Speed changes the attacker workflow
The workflow shifts from:
- scrape target surface
- read code or behavior
- test hypotheses
- build exploit
- write report
to something more compressed:
- scrape target surface
- ask the model to rank likely failures
- auto-generate test cases and variants
- validate the best lead
- package the result
That is the part defenders should care about.
Why a two-factor bypass is a logic bug, not a memory bug
The reported issue was a bypass of two-factor authentication. That is not about smashing a stack or corrupting memory. It is about the application trusting the wrong state at the wrong time.
Trust boundaries in admin tools
Admin panels are full of trust boundaries that look obvious in code review and still fail in production:
- “If the login page redirected successfully, the session must be authenticated.”
- “If the user reached this route, they must have completed MFA.”
- “If the browser sent this cookie, the flow must be legitimate.”
- “If the request came from the UI, the backend can trust the step already happened.”
That kind of reasoning breaks easily when state is split across cookies, server sessions, redirects, and frontend flags.
A two-factor bypass usually means one step of the flow was accepted as proof of another. That is a logic error, and logic errors are exactly where reviewers get tired and automated tests get thin.
How this kind of flaw slips past reviews
These bugs hide in “obvious” code:
- conditional checks that happen in the wrong order
- state variables that are reused across authentication stages
- endpoints that assume the UI already enforced MFA
- alternate routes that skip the full auth path
- fallback behavior that opens a gap after an error or timeout
The code looks reasonable in isolation. The bug appears when you trace the whole trust chain.
I usually test this by replaying the same request with the MFA step removed, delayed, or repeated out of order.
Why open-source admin panels are attractive targets
Open-source admin tools, dashboards, and management consoles are high-value because they sit close to privilege and often stay exposed longer than they should.
Exposure, privilege, and reuse
These systems tend to have three properties attackers like:
- they are internet-reachable more often than teams admit
- they sit near sensitive infrastructure or tenant data
- they are reused across deployments, so one bug has a wide blast radius
If a tool is popular enough, one logic flaw can become a repeatable path across many environments.
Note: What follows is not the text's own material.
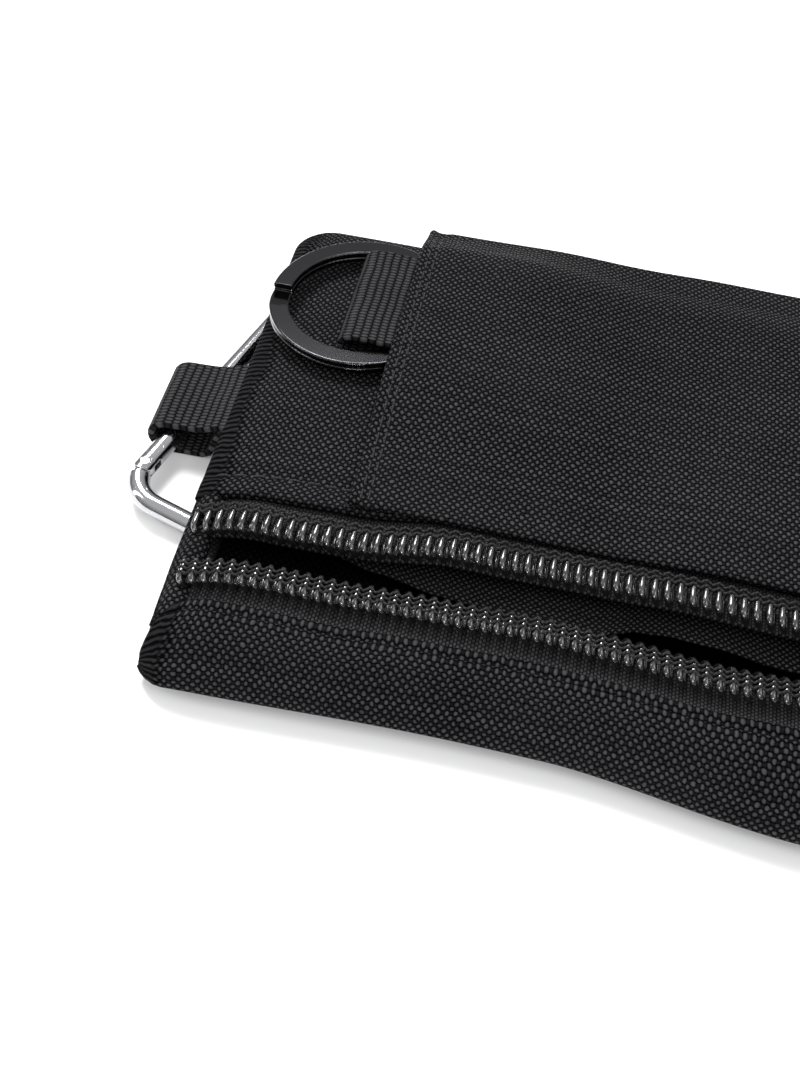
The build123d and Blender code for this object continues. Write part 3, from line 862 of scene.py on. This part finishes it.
ring_path = [(-26, 10.55)] + [(x, 10.5) for x in spaced(-28, -49, 1.5)]
ring_path += half_turn(-50.75, 12.12, 1.62)
ring_path += [(x, 13.74 + 0.1 * math.sin(x)) for x in spaced(-49, -36, 1.3)]
ring_path += [(-34.5, 13.3), (-33, 12.6), (-31.5, 11.9), (-30, 11.5), (-26, 11.45)]
webbing_piece("ring_strap", ring_path, 19.5, 21.0, 0.8, WEBBING, "ring_webbing")

loop_path = [(-62.6, 6.25), (-64.2, 6.0), (-65.4, 5.4), (-66.2, 4.2), (-66.8, 2.4), (-67.4, 1.1), (-68.4, 0.62)]
loop_path += [(x, 0.58) for x in spaced(-69.5, -73.2, 1.0)]
loop_path += half_turn(-73.2, 2.92, 2.34, first=1)
loop_path += [(-71.8, 5.3), (-70.2, 5.35), (-68.6, 5.5), (-67.2, 5.9), (-66.0, 6.4), (-64.6, 6.75),
              (-62.6, 6.8)]
webbing_piece("side_loop", loop_path, 12.7, 3.0, 1.0, WEBBING, "side_webbing")


# ---------------------------------------------------------------- stitching
def stitch_line(name, points, surface, pitch=2.4, length=1.75, radius=0.17, replaces=()):
    """Separate stitches that come up, lie on the cloth and dive again."""
    verts, faces, uvs = [], [], []
    seg = [0.0]
    for a, b in zip(points, points[1:]):
        seg.append(seg[-1] + math.dist(a, b))
    total = seg[-1]

    def at(d):
        d = clamp(d, 0, total)
        for i in range(len(seg) - 1):
            if d <= seg[i + 1] or i == len(seg) - 2:
                t = (d - seg[i]) / max(seg[i + 1] - seg[i], 1e-9)
                return tuple(lerp(p, q, t) for p, q in zip(points[i], points[i + 1]))

    for k in range(int(total / pitch)):
        s0 = k * pitch + RNG.uniform(-0.08, 0.08)
        path = []
        for j in range(9):
            t = j / 8
            x, y = at(s0 + t * length)
            bulge = math.sin(math.pi * t) ** 0.5
            path.append((x + RNG.uniform(-0.01, 0.01), y, surface(x, y) + 0.16 * bulge - 0.18 * (1 - bulge)))
        add_tube(verts, faces, uvs, path, radius, 6)
    dress(mesh_object(name, verts, faces, uvs), THREAD, replaces=replaces)


stitch_line("hem_stitches", [(-63, STITCH_UP), (62, STITCH_UP)],
            lambda x, y: front_z(x, y) + stitch_dimple(0) + 0.08, replaces=["upper_hem_stitch"])


def pocket_top(x, y):
    z = pocket_z(x, y) - smooth(POCKET_Y + 6, POCKET_Y, y) * POCKET_SINK
    for off in POCKET_STITCH:
        z += stitch_dimple(x - (POCKET_X + off), 0.55, 0.22)
    return z


for name, offset, replaced in (("pocket_hem_stitches", POCKET_STITCH[0], ["pocket_hem_stitch"]),
                               ("pocket_hem_stitches_inner", POCKET_STITCH[1], ())):
    stitch_line(name, [(POCKET_X + offset, -15), (POCKET_X + offset, 41)], pocket_top, replaces=replaced)
# zigzag that holds the webbing down inside the pocket
tack_path = [(-28.6 if k % 2 else -27.2, 12.5 + k * 17.0 / 14, 12.05) for k in range(15)]
dress(tube("strap_tack", tack_path, 0.18, 6), THREAD, replaces=["webbing_tack"])

# ---------------------------------------------------------------- metal parts keep their CAD shapes
FINISH = {"split_ring": RING_METAL, "carabiner_body": STEEL, "carabiner_gate": STEEL, "gate_pin": STEEL,
          "gate_spring": STEEL, "slider_body": SLIDER_METAL, "slider_bail": SLIDER_METAL,
          "pull_tab": SLIDER_METAL}
for node, material in FINISH.items():
    ob = NODES[node]
    if not ob.material_slots:
        ob.data.materials.append(material)
    for slot in ob.material_slots:
        slot.material = material

# ---------------------------------------------------------------- table, light and camera
me = bpy.data.meshes.new("table")
me.from_pydata([(-3, -3, 0), (3, -3, 0), (3, 3, 0), (-3, 3, 0)], [], [(0, 1, 2, 3)])
floor = bpy.data.objects.new("table", me)
bpy.context.scene.collection.objects.link(floor)
s = Shade("table_white")
s.set(color=(0.93, 0.93, 0.93, 1), rough=0.6, spec=0.3)
me.materials.append(s.m)

world = bpy.data.worlds.new("studio")
bpy.context.scene.world = world
world.use_nodes = True
wt = world.node_tree
sky = wt.nodes.new("ShaderNodeTexCoord")
split = wt.nodes.new("ShaderNodeSeparateXYZ")
ramp = wt.nodes.new("ShaderNodeValToRGB")
wt.links.new(sky.outputs["Generated"], split.inputs[0])
wt.links.new(split.outputs[2], ramp.inputs[0])
wt.links.new(ramp.outputs[0], wt.nodes["Background"].inputs[0])
ramp.color_ramp.elements[0].position = 0.05
ramp.color_ramp.elements[0].color = (0.16, 0.16, 0.17, 1)
ramp.color_ramp.elements[1].position = 0.75
ramp.color_ramp.elements[1].color = (1, 1, 1, 1)
wt.nodes["Background"].inputs[1].default_value = 0.75
bpy.context.scene.view_settings.view_transform = "Standard"


def area_light(name, loc, target, size, power):
    data = bpy.data.lights.new(name, "AREA")
    data.shape = "RECTANGLE"
    data.size, data.size_y = size
    data.energy = power
    ob = bpy.data.objects.new(name, data)
    ob.location = loc
    ob.rotation_euler = (Vector(target) - Vector(loc)).to_track_quat("-Z", "Y").to_euler()
    bpy.context.scene.collection.objects.link(ob)


area_light("key", (-0.30, 0.45, 0.75), (0, 0, 0), (0.35, 0.30), 9.8)
area_light("fill", (0.5, -0.35, 0.8), (0, 0, 0), (0.6, 0.6), 2.4)
area_light("front", (-0.12, -0.60, 0.26), (-0.02, -0.02, 0), (0.25, 0.10), 1.6)
area_light("left_strip", (-0.7, -0.1, 0.35), (-0.03, 0, 0), (0.1, 0.6), 1.2)

AZ, EL, ROLL, DIST, FOCAL = 7.3, 50.0, 5.3, 0.175, 1345.0
az, el = math.radians(AZ), math.radians(EL)
target = Vector((-38.2, -14.0, 5.0)) * MM
back_dir = Vector((math.sin(az) * math.cos(el), -math.cos(az) * math.cos(el), math.sin(el)))
cam_data = bpy.data.cameras.new("camera")
cam_data.sensor_fit = "HORIZONTAL"
cam_data.sensor_width = 36.0
cam_data.lens = FOCAL / 800.0 * 36.0
cam_data.clip_start = 0.01
cam = bpy.data.objects.new("camera", cam_data)
bpy.context.scene.collection.objects.link(cam)
cam.location = target + back_dir * DIST
right = Vector((math.cos(az), math.sin(az), 0))
up = right.cross(-back_dir)
roll = math.radians(ROLL)
r2 = right * math.cos(roll) + up * math.sin(roll)
u2 = -right * math.sin(roll) + up * math.cos(roll)
cam.matrix_world = Matrix(((r2.x, u2.x, back_dir.x, cam.location.x), (r2.y, u2.y, back_dir.y, cam.location.y),
                           (r2.z, u2.z, back_dir.z, cam.location.z), (0, 0, 0, 1)))
bpy.context.scene.camera = cam

bpy.context.view_layer.update()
What SaaS operators should worry about
For SaaS operators, the risk is not just the tool itself. It is what the tool controls:
- customer environments
- billing or support actions
- deployment settings
- secrets or tokens
- administrative impersonation
If a management interface is exposed publicly, every auth assumption becomes attack surface.
What this means for bug bounty and AppSec
AI does not remove the need for human analysis. It changes where researchers spend their time.
AI helps with reasoning, not proof
A model can help identify suspicious code paths, but a bounty report still needs:
- a clear reproduction path
- proof that the bypass works
- impact that matters to the owner
- evidence that the issue is real and not a false positive
I would not trust an AI-generated writeup without human verification. Too much of the value is in the details the model will happily invent.
What a report still needs
A good report still answers:
- What is the exact trust boundary?
- Which step is skipped or faked?
- What account level is affected?
- What is the concrete impact?
- What changes prevent regression?
If those answers are missing, the report is noise.
Defensive steps that actually help
This is not the moment for panic. It is the moment to shorten feedback loops.
Test auth assumptions and add regressions
Write tests for MFA and session transitions, not just login success.
| Layer | What to test | Common failure |
|---|---|---|
| Frontend | MFA prompts and redirects | UI-only enforcement |
| Backend | Session state after 2FA | Trusting a stale flag |
| Routes | Direct access to admin endpoints | Skipped auth checks |
| Regression | Replayed auth flow | Bypass returns after a refactor |
Reduce exposure and tighten logging
- remove admin panels from the public internet when possible
- require VPN, IP allowlists, or strong access proxying
- log unusual session transitions and repeated auth failures
- watch for automation patterns that hit auth flows at high speed
Keep boring controls strong
The controls that help here are the ones people call boring until an incident lands:
- least privilege
- fast patching
- secrets rotation
- asset inventory
- dependency review
- incident response drills
Those controls do not stop every AI-assisted attack. They do reduce how far a successful one can go.
Conclusion
My read is straightforward: AI-assisted exploitation is moving out of the “interesting demo” bucket and into real vulnerability discovery, at least in some cases. That does not mean AI suddenly replaces researchers. It means attackers can search, reason, and iterate faster than before.
If you build or operate admin tools, assume logic bugs will be found faster too. Review auth paths. Test the ugly edge cases. Protect management interfaces as if they were already targeted. And if you run a bounty program, reward precise proof, not polished prose.